A bottle of Star Hill Farm Whisky 2026 in a wheat field

Get Star Hill Farm Whisky 2026 now!

A mission statement

Three, most importantly, Star Hill Farm whisky numero uno was absolutely fucking delicious. That buys you a lot of leeway. Just to underline that point, it won World’s Best Wheat Whisky at World Whiskies Awards 2026, plus Gold at the 2025 International Spirits Challenge, 2025 International Wine and Spirits Competition, 2025 London Spirits Competition, and Double Gold at 2025 San Francisco World Spirits Competition. Impressive. 

So how about Star Hill Farm 2026 Release? I got to taste it alongside the ’25 edition first to give the new whisky some context. It turns the cherry of Maker’s Mark darker, like brandied cherries, with chocolate, flinty minerality, butterscotch, charred orange peel, and gingerbread. The texture is thick and glossy. People say wheat is creamy, but this isn’t dairy. It feels more like the way a good sauce glides across your tongue.

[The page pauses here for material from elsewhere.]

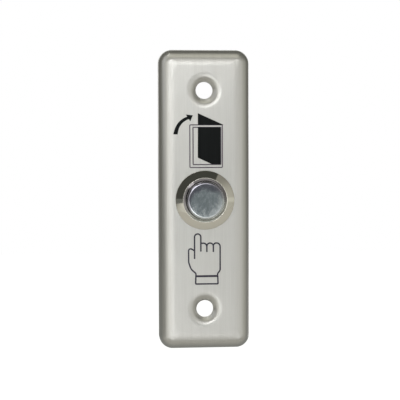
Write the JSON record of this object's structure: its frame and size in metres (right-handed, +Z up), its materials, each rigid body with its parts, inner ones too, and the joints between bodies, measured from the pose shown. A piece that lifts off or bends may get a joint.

The ’26 edition takes things into darker territory with cinnamon pastries, cola laces, apple, black cherry, blackcurrant, fig, marmalade, toasted brown sugar, and Worcestershire sauce. It’s more savoury, almost meaty at points (Parma ham), with more wintery spice and a weighty texture that’s got a hint of molasses about it. Dr Layfield says ’25 is a drinker, ’26 is a thinker. That’s a good way to put it. I like them both a lot. These whiskies are deep. Like a well. The kind you lower yourself into inch by inch, just to see what else is down there.

Corn is the cornerstone of American whiskey. But beyond that, we think of complexity coming from rye. The spice, the chew, the weight. Star Hill Farm is a fine demonstration of the complexity that wheat can deliver. There’s no outsourcing, no guesswork, no compromise. It’s all about growth. From soil to spirit.

UPDATE: We were fortunate enough to attend a tasting today with Dr Blake Layfield, master distiller at Maker’s Mark, and have updated the content with input from his presentation.